→ **Exercise**
Show every line of the records below that contains the word "shown".

***

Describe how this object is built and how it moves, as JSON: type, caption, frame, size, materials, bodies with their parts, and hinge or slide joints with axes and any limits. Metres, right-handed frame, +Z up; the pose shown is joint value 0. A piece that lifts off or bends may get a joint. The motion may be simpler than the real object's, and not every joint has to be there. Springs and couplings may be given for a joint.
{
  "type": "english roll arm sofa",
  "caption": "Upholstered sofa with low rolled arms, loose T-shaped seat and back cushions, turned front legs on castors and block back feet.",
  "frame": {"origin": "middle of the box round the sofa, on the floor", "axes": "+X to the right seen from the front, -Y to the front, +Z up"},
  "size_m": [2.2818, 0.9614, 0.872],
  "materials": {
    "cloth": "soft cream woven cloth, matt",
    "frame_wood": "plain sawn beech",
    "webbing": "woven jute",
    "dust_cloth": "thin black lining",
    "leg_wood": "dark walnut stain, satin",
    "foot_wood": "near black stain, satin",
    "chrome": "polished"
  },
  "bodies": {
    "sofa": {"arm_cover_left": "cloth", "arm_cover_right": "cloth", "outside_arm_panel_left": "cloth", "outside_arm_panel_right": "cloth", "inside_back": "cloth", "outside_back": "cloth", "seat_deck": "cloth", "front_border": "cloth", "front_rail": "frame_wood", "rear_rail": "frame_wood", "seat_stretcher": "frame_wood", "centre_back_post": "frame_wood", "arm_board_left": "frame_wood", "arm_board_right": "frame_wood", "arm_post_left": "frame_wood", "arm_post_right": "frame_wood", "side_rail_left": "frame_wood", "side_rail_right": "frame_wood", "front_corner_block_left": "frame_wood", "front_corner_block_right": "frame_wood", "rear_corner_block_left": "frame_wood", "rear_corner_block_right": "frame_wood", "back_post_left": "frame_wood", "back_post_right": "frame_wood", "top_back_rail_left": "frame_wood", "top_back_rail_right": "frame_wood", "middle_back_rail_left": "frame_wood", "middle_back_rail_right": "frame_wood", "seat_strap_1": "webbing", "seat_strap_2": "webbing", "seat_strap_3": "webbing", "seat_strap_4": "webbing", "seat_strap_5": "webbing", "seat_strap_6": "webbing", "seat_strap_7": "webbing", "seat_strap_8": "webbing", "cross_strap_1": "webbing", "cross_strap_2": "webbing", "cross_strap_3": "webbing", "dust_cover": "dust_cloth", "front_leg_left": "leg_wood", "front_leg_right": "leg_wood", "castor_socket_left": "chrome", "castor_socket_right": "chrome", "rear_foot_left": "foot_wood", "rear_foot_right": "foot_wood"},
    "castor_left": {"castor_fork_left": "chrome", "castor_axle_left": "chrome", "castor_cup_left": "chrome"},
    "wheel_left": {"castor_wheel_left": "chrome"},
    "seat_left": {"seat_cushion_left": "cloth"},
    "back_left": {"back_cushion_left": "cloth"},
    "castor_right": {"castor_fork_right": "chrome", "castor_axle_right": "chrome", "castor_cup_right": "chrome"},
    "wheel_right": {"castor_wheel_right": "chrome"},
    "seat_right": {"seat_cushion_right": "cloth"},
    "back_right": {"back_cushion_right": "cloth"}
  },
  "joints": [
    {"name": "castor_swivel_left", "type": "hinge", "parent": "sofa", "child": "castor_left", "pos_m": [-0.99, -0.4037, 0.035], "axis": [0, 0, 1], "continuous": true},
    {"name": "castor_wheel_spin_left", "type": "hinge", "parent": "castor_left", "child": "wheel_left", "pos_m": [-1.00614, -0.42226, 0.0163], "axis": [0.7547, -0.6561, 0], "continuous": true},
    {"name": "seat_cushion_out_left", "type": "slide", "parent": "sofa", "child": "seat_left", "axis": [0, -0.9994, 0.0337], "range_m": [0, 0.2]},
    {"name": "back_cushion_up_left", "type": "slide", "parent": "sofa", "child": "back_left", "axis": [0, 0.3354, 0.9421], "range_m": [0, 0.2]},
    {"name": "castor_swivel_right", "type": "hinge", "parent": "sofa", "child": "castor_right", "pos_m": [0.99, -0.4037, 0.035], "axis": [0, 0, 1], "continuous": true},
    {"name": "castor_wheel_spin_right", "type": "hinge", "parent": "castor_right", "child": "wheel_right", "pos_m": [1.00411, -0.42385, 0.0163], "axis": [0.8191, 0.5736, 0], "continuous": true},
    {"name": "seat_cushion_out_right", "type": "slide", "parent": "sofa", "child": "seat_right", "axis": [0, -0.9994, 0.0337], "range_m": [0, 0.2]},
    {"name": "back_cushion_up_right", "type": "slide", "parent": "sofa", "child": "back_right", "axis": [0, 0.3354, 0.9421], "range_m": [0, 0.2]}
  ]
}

***

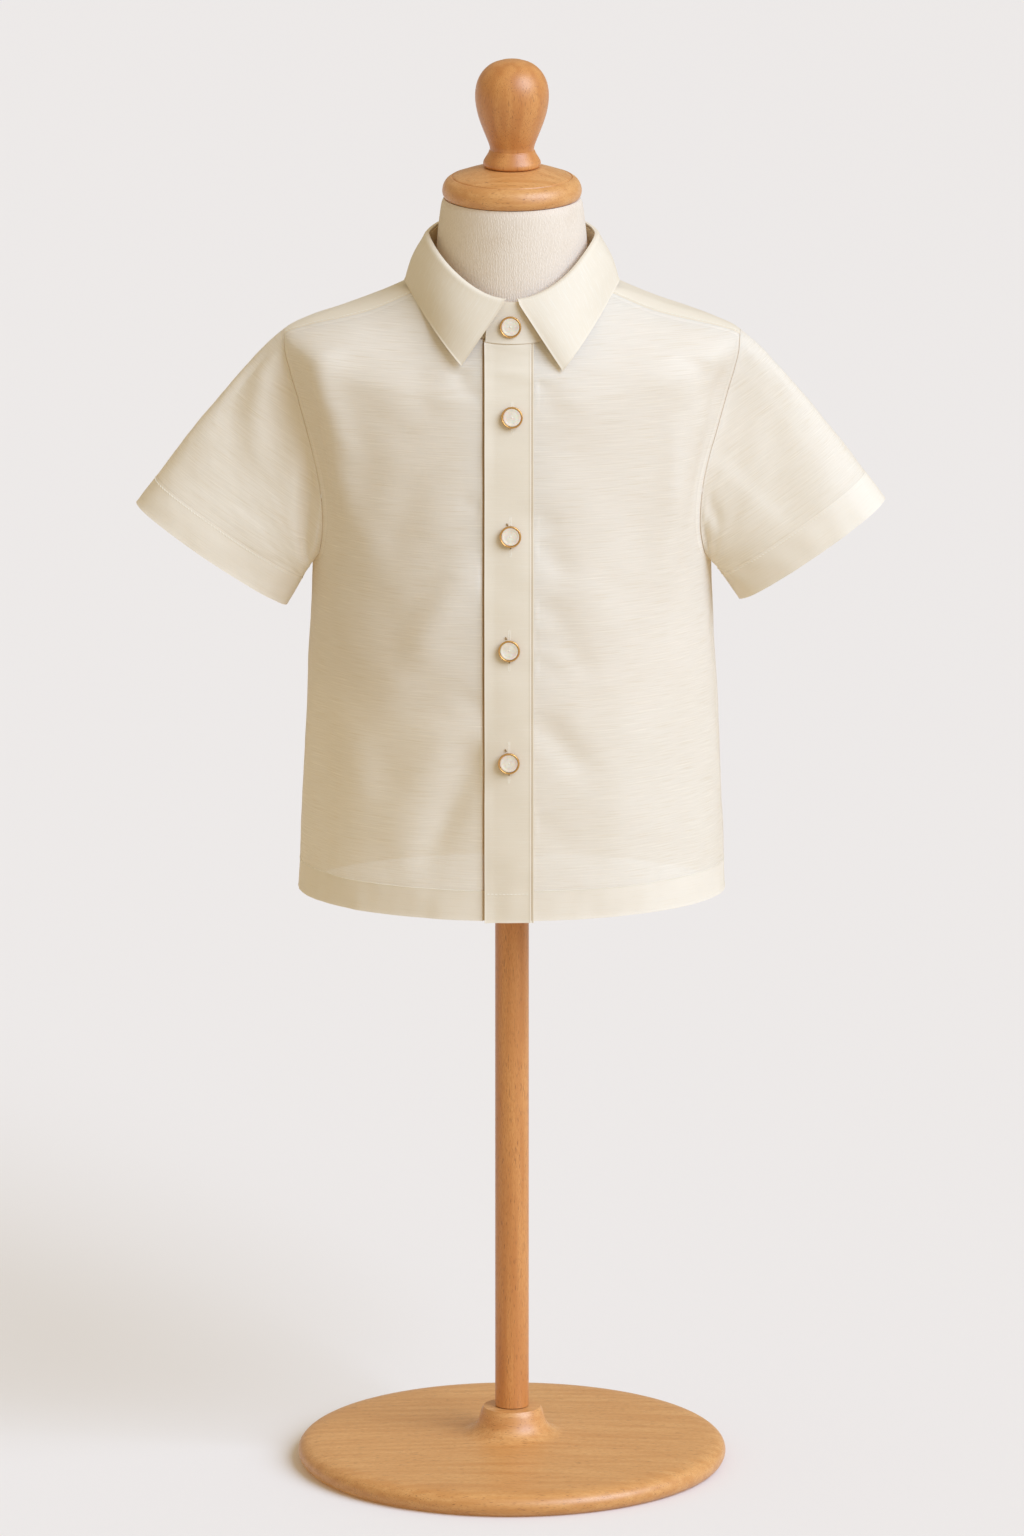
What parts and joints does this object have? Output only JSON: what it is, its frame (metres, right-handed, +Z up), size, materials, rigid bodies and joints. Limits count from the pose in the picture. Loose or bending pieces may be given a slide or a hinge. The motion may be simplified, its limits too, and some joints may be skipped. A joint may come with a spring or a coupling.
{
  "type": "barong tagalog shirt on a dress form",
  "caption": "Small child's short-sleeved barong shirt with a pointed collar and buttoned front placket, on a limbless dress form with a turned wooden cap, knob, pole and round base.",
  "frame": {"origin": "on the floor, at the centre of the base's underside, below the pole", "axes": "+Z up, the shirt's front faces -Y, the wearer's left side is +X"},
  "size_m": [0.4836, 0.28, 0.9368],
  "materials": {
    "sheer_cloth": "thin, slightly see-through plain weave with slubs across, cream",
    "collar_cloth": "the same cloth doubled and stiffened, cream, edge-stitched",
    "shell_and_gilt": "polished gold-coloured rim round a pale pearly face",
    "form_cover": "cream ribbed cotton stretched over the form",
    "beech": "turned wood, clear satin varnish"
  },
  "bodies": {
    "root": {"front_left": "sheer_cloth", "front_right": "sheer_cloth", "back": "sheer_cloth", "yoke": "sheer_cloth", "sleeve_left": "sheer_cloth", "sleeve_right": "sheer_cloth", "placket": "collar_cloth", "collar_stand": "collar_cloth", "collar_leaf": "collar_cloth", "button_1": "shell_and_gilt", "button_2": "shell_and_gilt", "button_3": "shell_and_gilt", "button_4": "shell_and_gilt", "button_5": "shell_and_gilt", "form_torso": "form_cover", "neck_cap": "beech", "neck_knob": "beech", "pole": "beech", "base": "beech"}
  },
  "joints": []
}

***

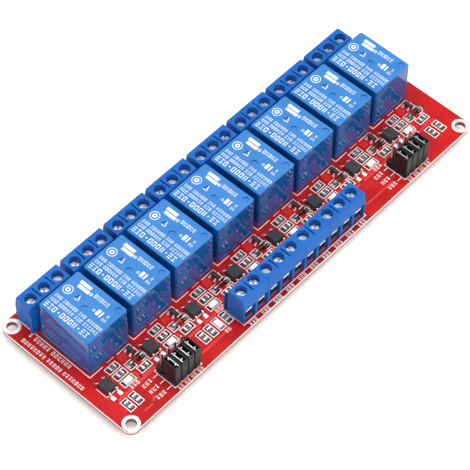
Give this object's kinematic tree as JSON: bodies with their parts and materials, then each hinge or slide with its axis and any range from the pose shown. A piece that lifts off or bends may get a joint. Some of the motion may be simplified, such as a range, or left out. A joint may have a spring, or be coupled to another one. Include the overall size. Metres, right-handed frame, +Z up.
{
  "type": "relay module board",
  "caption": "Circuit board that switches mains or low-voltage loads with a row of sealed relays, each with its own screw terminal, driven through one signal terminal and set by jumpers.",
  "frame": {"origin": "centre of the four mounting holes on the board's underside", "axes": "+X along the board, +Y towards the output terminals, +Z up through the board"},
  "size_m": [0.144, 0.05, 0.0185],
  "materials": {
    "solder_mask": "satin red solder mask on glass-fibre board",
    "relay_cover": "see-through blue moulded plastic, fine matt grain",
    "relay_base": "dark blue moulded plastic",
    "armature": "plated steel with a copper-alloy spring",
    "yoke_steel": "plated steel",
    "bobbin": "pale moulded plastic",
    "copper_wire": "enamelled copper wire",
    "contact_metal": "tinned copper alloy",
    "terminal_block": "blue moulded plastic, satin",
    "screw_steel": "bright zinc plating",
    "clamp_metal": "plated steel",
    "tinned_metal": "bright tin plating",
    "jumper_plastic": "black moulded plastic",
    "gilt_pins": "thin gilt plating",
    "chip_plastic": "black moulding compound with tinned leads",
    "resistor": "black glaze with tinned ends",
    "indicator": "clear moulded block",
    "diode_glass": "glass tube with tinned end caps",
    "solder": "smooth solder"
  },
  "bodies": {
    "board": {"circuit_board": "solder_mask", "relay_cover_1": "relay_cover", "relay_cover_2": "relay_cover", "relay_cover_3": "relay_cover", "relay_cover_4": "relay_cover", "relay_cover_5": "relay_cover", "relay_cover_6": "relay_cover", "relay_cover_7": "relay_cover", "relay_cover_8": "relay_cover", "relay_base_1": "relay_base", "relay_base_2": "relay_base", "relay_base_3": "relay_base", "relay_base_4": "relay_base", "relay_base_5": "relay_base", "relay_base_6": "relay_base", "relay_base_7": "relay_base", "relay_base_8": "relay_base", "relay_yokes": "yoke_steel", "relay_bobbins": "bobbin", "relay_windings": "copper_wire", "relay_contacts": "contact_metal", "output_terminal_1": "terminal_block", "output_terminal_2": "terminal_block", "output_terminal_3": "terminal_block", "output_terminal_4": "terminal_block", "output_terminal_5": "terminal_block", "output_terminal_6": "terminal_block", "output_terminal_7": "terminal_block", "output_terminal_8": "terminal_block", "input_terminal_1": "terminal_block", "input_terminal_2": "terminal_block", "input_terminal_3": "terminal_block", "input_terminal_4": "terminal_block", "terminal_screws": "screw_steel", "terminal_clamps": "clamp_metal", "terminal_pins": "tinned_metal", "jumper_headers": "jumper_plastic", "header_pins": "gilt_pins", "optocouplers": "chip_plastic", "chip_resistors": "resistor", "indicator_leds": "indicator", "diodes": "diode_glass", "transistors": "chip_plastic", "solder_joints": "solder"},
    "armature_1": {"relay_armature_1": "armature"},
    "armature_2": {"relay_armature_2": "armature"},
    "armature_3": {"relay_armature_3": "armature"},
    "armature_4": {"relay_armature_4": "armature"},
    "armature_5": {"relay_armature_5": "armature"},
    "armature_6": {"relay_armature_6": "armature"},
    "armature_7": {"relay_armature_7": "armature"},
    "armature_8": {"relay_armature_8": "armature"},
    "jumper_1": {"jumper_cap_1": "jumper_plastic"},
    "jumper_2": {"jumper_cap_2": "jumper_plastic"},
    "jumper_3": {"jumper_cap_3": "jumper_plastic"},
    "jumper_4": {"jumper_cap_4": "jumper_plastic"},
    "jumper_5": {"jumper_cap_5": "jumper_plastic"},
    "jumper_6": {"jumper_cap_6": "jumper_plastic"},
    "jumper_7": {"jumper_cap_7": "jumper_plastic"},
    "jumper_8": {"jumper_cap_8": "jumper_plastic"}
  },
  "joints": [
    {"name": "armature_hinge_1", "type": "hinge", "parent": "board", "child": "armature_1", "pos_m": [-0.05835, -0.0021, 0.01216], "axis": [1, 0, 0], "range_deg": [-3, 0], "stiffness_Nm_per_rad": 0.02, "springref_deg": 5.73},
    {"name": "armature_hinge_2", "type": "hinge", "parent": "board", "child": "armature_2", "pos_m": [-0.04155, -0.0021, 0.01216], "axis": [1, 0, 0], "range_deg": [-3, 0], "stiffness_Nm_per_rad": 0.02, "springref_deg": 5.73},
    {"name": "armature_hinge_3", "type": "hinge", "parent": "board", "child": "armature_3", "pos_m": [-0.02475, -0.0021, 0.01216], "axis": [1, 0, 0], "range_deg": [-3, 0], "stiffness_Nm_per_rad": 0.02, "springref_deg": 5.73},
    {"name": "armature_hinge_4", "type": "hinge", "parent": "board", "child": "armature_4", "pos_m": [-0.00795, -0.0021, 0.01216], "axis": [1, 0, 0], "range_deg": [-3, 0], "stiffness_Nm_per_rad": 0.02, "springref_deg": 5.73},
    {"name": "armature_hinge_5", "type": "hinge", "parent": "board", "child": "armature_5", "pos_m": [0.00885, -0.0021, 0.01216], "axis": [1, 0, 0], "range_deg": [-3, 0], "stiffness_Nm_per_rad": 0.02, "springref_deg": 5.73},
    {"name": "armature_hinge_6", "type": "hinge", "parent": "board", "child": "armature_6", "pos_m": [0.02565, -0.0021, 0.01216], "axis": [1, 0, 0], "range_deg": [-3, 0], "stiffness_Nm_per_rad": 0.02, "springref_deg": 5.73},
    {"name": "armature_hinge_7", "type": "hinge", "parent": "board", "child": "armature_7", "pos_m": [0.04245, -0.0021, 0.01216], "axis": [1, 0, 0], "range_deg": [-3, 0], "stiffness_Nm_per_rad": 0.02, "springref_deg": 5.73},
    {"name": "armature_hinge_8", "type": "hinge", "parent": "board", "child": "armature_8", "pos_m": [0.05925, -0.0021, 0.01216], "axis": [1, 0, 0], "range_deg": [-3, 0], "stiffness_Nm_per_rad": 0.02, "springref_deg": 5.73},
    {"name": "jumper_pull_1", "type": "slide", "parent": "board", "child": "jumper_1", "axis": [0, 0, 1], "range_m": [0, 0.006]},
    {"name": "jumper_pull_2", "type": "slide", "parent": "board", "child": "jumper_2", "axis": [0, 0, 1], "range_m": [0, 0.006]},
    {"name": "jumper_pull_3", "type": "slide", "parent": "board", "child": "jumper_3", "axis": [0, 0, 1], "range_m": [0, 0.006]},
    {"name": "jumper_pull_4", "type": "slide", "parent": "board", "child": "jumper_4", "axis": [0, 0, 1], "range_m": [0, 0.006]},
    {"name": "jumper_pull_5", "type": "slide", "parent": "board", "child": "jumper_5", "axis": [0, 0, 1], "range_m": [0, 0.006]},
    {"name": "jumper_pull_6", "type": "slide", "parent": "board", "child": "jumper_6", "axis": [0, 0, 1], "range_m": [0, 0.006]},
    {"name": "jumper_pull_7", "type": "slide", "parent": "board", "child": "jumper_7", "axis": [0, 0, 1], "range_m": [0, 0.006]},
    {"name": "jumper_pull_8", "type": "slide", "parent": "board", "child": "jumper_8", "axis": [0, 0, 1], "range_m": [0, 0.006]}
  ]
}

***

→ **Written response**
Describe how this object is built and how it moves, as JSON: type, caption, frame, size, materials, bodies with their parts, and hinge or slide joints with axes and any limits. Metres, right-handed frame, +Z up; the pose shown is joint value 0. A piece that lifts off or bends may get a joint. The motion may be simpler than the real object's, and not every joint has to be there. Springs and couplings may be given for a joint.
Give this object's kinematic tree as JSON: bodies with their parts and materials, then each hinge or slide with its axis and any range from the pose shown. A piece that lifts off or bends may get a joint. Some of the motion may be simplified, such as a range, or left out. A joint may have a spring, or be coupled to another one. Include the overall size. Metres, right-handed frame, +Z up.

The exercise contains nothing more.